NAURU LANDS COMMITTEE SUBMISSIONS
- Mr Udit in a very well researched and helpful submission addressed the effect of the Nauru Lands Committee Ordinance, the Nauru Lands Committee (Amendment) Act 2012. He submitted that this Court does not have jurisdiction to correct the 1937 decision and restore the ownership as stated in Land
Reference Book 1929.
- Mr Udit submitted that s.8 of the 1956 Ordinance is the decisive section in relation to the validation of the decisions made by the
Lands Committee.
CONSIDERATION
- To address the issues, I shall discuss the provisions of the 1956 Ordinance and the Nauru Lands Committee (Amendment) Act 2012 (Amendment
Act 2012) together.
- Under s.6 of the 1956 Ordinance, the Committee had power to deal with the question of ownership or rights in respect of land between
Nauruans and Pacific Islanders. In this case all the parties are Nauruans.
- S.6(2) provides that the decision of the Committee is final subject to the provisions of s.7(1) which provides that any person dissatisfied
with the decision of the Committee was required to lodge an appeal within 21 days.
- S.6(A) which came into being in the Amendment Act 2012 provides:
“A decision of the Committee must be published in the Gazette within 21 days after the decision is made.” However, prior
to this amendment the position was that upon publication of the decision it became final unless it was appealed against.

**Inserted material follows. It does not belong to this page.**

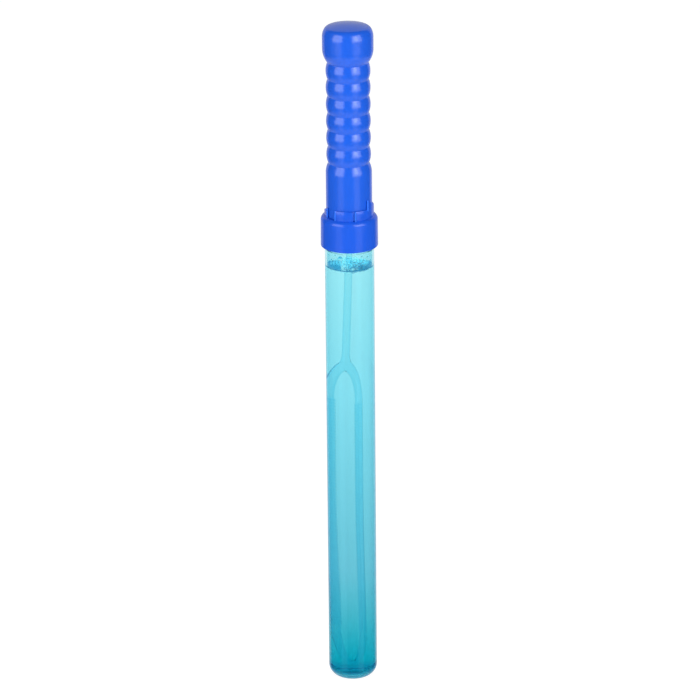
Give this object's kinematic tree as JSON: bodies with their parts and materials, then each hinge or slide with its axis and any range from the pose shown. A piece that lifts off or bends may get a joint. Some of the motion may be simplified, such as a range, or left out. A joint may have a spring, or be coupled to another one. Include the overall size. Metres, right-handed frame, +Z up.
{
  "type": "bubble wand",
  "caption": "Slim upright tube for bubble solution with a screw collar, and a ribbed handle that draws a long ridged loop out through the neck.",
  "frame": {"origin": "centre of the tube's foot, on the surface it stands on", "axes": "+Z up the tube's axis; the loop lies in the XZ plane, with its broad faces towards +Y and -Y"},
  "size_m": [0.0314, 0.0314, 0.3819],
  "materials": {
    "clear_tube": "clear light-blue blow-moulded plastic, glossy",
    "matte_collar": "satin blue injection-moulded plastic",
    "foam_seal": "white foamed liner",
    "glossy_handle": "glossy blue blow-moulded plastic",
    "clear_wand": "translucent pale-blue injection-moulded plastic"
  },
  "bodies": {
    "bottle": {"tube": "clear_tube"},
    "seal": {"seal_washer": "foam_seal"},
    "collar": {"screw_collar": "matte_collar"},
    "handle": {"handle_grip": "glossy_handle", "stopper": "matte_collar", "wand": "clear_wand"}
  },
  "joints": [
    {"name": "collar_rise", "type": "slide", "parent": "bottle", "child": "seal", "axis": [0, 0, 1], "range_m": [0, 0.0064]},
    {"name": "collar_turn", "type": "hinge", "parent": "seal", "child": "collar", "pos_m": [0, 0, 0.2657], "axis": [0, 0, 1], "range_deg": [0, 540]},
    {"name": "wand_pull", "type": "slide", "parent": "collar", "child": "handle", "axis": [0, 0, 1], "range_m": [0, 0.285]}
  ],
  "couplings": [
    {"joint": "collar_rise", "follows": "collar_turn", "m_per_rad": 0.00066845}
  ]
}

- Mr Udit in his submissions on this issue states at paragraph 8 of his written submissions[2] as follows:
[8] The requirement of the publication is crucial in that the publication makes the decision final. This was discussed in the case
of Itsimaera v Grundler and others [1974] NRSC 9; [1969 – 1982] NLR (B) 107 (3 May 1974). He died intestate in 1938. A family agreement about the distribution of her estate was possibly reached in 1939.

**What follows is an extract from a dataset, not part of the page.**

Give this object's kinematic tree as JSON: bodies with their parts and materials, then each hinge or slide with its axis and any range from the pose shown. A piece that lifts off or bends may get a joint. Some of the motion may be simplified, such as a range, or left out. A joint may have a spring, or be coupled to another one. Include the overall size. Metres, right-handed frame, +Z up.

However, the details of what was agreed was not ascertainable. In 1961 the Nauru Lands Committee met to decide a dispute between
persons claiming to be entitled to succeed to E’s estate. The Committee reached a decision in 1961 but did not publish it.
Later in 1962 it re-opened an enquiry into the matter. The Committee reached a different decision to that of 1961, which it published
in 1971. One of the claimants sought to test the effect given to the decision reached in 1971. The Court held “A decision
of the Nauru Lands Committee does not come become final until it is ‘given”, by a Notice of it being published in the
Gazette. Before then the Committee can alter or abandon it as it thinks fit.” (emphasis added)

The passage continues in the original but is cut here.